Iyayi, also cited another example with Air Peace Embraer 145 aircraft. According to him, the airline acquired six of them and the manufacturer of the aircraft said that there was no need for c-check on the aircraft but NCAA insisted that the aircraft should be taken out of the country and C-check conducted on them. This led to an impasse that made the aircraft park for almost a year while the airline was losing money.
“How does the airline amortise the investment? Operating window in the country is less that what is obtained in advanced countries. Ours is six hours a day as against 12 hours you obtain elsewhere. This has already cut down profitability by 50 per cent and operating lifespan of the aircraft by 75 per cent.

“So NCAA gradually regulates the airline out of existence. This is what we are complaining about. We have not even talked about fees, charges and taxes,” Iyayi said.

Deficient Facilities
The Chief Operating Officer of Aero Contractors, Captain Ado Sanusi said that in the 1970s and 1980s, there was spur growth of the aviation industry, noting that during these epochs there was massive infrastructural development of airports and other ancillary facilities but over the years these infrastructure has suffered deficiency because of lack of or poor maintenance.

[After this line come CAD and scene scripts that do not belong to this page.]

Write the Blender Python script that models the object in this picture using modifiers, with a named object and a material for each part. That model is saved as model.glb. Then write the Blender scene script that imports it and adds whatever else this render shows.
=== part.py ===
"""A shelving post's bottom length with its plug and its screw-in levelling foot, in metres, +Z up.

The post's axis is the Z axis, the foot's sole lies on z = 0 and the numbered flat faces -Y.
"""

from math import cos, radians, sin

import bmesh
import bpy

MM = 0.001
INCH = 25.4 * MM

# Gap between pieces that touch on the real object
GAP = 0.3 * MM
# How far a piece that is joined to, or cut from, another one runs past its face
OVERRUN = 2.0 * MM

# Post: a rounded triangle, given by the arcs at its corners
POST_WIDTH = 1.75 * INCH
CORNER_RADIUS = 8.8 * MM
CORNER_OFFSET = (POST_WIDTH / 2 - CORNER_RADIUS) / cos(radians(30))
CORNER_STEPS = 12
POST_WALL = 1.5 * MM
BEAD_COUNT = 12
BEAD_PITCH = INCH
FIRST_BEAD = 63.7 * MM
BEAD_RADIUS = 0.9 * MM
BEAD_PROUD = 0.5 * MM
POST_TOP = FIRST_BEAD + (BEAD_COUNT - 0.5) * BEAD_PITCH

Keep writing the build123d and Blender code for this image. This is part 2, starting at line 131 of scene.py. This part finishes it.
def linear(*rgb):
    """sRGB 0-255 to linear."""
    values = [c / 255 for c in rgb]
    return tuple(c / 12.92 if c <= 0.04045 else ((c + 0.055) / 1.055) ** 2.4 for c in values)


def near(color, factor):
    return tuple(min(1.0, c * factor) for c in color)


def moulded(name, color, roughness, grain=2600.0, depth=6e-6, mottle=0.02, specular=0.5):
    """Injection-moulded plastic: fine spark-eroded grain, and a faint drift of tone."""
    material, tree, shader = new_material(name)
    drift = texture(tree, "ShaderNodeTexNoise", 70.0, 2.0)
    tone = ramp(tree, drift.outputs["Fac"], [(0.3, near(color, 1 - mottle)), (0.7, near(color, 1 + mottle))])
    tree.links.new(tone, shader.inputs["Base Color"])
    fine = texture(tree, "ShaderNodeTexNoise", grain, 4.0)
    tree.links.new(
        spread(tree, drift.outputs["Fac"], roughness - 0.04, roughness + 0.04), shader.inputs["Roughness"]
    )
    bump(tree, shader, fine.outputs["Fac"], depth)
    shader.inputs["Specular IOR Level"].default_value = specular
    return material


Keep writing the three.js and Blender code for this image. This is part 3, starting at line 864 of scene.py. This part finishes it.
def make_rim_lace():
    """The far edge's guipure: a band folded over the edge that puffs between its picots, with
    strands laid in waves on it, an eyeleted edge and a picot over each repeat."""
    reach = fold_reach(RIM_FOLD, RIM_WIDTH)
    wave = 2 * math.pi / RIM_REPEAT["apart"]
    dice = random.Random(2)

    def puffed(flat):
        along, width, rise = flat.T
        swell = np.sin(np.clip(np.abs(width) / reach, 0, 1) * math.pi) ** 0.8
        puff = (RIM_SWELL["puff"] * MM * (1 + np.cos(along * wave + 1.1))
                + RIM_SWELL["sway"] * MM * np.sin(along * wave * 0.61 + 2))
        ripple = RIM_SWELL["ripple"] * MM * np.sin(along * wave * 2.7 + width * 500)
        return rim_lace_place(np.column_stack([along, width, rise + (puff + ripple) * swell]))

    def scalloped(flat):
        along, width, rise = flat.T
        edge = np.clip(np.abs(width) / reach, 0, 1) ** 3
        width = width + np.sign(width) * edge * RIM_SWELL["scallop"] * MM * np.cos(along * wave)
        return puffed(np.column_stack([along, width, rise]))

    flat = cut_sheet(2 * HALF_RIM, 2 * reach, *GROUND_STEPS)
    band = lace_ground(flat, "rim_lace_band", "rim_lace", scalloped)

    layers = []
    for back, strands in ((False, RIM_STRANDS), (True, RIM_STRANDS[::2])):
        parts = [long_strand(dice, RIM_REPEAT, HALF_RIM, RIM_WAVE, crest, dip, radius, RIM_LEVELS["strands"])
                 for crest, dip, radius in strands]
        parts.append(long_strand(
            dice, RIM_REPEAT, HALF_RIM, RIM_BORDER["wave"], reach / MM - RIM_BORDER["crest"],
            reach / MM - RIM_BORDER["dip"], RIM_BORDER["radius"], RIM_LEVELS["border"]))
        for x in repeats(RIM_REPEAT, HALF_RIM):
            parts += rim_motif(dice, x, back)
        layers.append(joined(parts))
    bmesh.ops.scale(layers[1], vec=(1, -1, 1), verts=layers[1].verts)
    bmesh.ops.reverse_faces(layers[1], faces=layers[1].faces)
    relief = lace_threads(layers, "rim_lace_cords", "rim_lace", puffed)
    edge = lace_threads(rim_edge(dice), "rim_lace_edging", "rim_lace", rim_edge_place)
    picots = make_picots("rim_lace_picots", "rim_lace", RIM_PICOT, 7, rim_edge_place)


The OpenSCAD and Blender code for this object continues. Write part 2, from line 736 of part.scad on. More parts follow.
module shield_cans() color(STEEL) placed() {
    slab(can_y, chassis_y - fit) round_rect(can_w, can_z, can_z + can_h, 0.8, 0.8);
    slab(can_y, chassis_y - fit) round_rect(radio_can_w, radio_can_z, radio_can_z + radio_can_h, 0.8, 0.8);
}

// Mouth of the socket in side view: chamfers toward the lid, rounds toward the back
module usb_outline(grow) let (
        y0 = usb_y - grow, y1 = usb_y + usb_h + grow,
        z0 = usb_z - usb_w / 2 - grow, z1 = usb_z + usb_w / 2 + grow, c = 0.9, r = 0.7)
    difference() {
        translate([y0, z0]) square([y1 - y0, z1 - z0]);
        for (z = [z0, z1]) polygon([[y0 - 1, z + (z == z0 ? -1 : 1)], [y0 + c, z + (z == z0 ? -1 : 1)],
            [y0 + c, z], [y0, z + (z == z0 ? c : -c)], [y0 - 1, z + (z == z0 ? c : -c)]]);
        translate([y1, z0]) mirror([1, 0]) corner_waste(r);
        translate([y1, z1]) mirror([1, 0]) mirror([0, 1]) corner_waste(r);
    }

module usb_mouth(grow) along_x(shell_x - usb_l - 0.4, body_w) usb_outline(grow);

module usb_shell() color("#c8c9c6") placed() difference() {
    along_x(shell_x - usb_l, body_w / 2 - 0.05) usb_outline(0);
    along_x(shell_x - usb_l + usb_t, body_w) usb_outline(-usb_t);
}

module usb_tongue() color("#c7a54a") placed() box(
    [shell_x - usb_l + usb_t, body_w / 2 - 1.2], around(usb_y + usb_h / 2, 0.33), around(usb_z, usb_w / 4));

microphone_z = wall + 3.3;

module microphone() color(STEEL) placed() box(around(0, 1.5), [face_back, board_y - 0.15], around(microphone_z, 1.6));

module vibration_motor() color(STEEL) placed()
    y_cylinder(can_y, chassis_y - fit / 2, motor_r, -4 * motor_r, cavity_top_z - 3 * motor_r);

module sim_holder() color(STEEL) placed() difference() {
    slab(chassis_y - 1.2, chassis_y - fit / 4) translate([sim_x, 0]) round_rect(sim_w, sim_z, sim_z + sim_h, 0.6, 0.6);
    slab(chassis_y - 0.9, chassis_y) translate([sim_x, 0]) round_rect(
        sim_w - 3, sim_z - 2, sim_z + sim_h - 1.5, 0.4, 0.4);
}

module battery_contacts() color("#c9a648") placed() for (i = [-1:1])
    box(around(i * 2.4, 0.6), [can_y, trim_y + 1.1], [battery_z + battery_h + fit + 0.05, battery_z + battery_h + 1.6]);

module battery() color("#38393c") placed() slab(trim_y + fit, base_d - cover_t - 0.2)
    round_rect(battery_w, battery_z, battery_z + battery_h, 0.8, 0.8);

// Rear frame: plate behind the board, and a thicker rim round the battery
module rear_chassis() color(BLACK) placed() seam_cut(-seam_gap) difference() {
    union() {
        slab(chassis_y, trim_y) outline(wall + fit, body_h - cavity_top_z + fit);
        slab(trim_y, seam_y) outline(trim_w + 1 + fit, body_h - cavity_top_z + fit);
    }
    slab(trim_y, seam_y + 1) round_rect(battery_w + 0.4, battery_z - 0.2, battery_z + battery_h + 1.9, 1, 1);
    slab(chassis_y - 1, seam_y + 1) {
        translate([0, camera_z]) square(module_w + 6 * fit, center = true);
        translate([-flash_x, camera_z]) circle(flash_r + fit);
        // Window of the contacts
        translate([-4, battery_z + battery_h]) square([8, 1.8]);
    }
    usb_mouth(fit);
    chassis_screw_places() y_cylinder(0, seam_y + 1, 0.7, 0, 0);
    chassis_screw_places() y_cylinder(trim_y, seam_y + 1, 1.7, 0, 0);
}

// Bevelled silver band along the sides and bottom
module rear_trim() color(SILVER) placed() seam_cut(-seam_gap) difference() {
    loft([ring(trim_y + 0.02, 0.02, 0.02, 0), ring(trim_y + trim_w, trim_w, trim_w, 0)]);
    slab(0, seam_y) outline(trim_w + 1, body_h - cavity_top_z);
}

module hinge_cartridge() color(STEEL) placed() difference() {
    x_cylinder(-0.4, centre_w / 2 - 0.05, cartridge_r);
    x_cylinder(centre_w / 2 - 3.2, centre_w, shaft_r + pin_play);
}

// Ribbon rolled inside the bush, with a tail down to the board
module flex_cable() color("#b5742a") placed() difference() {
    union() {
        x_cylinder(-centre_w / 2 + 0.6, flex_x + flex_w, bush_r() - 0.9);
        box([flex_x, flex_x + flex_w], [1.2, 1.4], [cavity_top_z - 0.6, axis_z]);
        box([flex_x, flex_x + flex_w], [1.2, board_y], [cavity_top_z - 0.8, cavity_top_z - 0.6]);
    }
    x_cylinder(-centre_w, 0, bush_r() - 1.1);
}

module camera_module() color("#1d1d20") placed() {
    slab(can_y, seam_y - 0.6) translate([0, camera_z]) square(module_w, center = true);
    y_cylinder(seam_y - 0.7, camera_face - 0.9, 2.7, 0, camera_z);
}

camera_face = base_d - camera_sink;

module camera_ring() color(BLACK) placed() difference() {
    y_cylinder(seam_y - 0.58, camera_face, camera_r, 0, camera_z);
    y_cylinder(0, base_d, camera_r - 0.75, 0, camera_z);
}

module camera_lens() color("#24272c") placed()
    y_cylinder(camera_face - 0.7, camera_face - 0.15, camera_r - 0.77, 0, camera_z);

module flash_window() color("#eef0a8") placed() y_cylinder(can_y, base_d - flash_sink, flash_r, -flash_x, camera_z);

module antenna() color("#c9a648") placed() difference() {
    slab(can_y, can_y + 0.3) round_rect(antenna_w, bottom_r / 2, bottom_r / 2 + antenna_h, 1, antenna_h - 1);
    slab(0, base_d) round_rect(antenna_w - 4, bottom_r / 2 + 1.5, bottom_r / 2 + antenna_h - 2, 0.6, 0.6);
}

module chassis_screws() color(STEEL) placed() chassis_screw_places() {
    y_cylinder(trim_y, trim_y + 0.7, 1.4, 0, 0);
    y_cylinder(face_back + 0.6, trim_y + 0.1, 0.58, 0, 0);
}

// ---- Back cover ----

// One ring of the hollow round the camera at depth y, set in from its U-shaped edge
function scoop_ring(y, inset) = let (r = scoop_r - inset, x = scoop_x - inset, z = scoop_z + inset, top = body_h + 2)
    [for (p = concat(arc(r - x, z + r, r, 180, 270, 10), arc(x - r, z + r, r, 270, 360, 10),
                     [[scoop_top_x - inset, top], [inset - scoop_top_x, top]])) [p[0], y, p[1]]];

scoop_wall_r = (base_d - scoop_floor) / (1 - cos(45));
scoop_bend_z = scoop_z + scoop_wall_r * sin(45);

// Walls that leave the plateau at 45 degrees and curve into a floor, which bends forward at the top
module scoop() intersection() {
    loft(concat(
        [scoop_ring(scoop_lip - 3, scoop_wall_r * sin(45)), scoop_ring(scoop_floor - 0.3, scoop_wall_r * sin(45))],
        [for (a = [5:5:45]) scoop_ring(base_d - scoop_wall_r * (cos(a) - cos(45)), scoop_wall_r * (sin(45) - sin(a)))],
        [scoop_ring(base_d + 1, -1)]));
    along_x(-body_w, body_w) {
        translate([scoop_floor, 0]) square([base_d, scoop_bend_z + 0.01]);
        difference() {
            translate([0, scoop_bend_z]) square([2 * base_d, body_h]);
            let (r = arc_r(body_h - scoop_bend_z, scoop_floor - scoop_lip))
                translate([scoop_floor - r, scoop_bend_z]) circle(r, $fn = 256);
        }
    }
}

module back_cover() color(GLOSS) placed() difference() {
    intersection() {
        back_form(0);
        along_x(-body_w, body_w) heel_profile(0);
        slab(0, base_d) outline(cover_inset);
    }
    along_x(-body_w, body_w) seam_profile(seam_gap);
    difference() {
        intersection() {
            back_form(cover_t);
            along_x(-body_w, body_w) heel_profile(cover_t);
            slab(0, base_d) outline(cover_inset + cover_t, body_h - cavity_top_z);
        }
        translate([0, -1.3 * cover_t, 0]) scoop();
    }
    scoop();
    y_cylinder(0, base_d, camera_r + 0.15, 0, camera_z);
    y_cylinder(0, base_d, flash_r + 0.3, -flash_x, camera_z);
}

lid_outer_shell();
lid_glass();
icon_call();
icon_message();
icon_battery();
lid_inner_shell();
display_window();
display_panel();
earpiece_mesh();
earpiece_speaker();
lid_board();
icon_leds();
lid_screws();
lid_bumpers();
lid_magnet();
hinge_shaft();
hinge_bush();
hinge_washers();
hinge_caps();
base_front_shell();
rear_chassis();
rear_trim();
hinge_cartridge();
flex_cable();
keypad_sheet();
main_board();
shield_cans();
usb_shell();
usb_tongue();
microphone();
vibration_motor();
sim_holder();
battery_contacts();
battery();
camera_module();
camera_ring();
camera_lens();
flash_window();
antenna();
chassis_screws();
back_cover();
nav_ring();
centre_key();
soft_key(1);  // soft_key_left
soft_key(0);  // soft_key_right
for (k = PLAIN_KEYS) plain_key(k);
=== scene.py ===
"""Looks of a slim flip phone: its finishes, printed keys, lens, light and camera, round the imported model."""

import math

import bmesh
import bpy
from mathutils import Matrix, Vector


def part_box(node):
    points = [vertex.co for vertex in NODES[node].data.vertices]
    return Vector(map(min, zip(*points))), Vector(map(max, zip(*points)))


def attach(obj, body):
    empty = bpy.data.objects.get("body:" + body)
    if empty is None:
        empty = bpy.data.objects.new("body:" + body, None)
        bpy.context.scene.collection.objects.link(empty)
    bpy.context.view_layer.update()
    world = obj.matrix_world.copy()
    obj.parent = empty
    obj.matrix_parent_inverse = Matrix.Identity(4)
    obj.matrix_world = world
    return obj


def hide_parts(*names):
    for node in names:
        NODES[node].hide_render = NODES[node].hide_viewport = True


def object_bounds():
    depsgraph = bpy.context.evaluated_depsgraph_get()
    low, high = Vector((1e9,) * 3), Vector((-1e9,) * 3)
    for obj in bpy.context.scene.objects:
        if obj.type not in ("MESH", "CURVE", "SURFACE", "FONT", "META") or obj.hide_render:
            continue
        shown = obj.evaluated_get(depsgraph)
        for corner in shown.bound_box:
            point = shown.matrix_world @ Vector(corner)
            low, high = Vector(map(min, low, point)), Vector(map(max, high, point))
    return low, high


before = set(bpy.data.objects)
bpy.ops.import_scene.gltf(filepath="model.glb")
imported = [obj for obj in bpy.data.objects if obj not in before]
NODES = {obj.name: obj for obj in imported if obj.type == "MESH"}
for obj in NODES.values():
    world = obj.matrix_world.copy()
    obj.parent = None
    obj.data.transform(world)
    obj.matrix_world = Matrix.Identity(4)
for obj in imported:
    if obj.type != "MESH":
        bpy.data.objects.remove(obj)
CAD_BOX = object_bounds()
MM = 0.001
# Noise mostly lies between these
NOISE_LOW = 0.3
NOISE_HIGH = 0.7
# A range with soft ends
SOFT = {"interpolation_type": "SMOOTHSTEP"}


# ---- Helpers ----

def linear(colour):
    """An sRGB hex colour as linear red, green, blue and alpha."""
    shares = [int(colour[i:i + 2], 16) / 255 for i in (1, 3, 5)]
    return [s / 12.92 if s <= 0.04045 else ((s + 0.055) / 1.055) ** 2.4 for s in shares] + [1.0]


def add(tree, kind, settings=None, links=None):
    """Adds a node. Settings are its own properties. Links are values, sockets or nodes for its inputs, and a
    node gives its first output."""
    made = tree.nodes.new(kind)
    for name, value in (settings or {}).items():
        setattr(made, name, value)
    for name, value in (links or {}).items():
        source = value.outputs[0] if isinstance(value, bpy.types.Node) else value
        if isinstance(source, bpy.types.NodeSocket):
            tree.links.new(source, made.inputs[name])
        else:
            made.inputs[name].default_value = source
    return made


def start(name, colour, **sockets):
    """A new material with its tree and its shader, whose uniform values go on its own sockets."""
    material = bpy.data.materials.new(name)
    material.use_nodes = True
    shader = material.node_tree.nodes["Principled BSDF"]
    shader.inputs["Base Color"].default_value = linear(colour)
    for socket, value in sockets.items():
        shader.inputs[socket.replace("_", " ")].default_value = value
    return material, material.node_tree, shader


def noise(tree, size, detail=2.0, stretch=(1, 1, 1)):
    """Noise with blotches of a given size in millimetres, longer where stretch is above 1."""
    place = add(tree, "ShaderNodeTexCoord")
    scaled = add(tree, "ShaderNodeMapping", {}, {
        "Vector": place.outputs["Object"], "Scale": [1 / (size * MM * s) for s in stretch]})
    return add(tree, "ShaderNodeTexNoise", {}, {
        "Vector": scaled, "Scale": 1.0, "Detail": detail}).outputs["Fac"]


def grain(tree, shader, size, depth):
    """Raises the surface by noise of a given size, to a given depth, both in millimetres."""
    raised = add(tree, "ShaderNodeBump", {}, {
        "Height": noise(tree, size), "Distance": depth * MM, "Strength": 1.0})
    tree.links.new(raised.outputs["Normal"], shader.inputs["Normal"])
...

He noted that Nigeria has made progress in the industry but regretted that currently Nigeria does not have a national carrier and no major airline that could compete effectively at the regional level; Nigeria has so far missed becoming a hub.

“We liberalised the industry to create more jobs; we established more airlines but we are yet to have strong airlines with maintenance facilities. So we need to look inwards and take aviation where it ought to be. We have made progress but we are not where we are supposed to be.

“We don’t have national carrier; most of our airlines are struggling. The infrastructure development and maintenance is deficient. The regulator needs to pay more attention to ensure that the airlines survive. Government should find out why the airlines are not doing well. However, I am confident that the new government will put aviation in the front burner,” Sanusi said.

Strong Airlines
Airline operators said for Nigeria to grow strong, indigenous airlines, government must create opportunities for them to maximise the huge passenger market, which presently is exploited by international carriers. The stakeholders argue that every country protects its own indigenous airlines, provides them incentives and also protect their interests.

But on the contrary, Nigerian government gave foreign airlines unlimited opportunity to airlift Nigerian passengers without any kind of partnership with local carriers and government does not have any policy that would encourage foreign airlines to invest in the country, help train Nigerian personnel or even give Nigerians job opportunities in their international operations.
As the country turns 59, the stakeholders urged the Nigerian government to review its policies in the industry to put the sector in a growth trajectory.

Looking at the future, recently the President of the National Association of Nigeria Travel Agency (NANTA), Bankole Bernard, told THISDAY that the first four years of the Buhari administration was spent on planning and advised that government should implement the resolutions reached after the Minister held strategic meeting with industry stakeholders. Bernard said the implementation would be the headway to moving the industry forward.
“We don’t have policies that support the growth of domestic airlines. There is no policy that supports code-share partnership between foreign airlines that operate into the country and our domestic airlines. But in other countries in Africa and elsewhere, such policies exist and gives domestic airlines the opportunity to benefit from the operations of international flights to those countries,” Bernard said.

Industry observers also noted that government should have planned, programmed policies to respond to the growing aviation market in Africa with the introduction of Single Africa Air Transport Market (SAATM) and also marshal out ways to protect indigenous airlines; instead of leaving their fortunes to be determined by the vagaries of the market.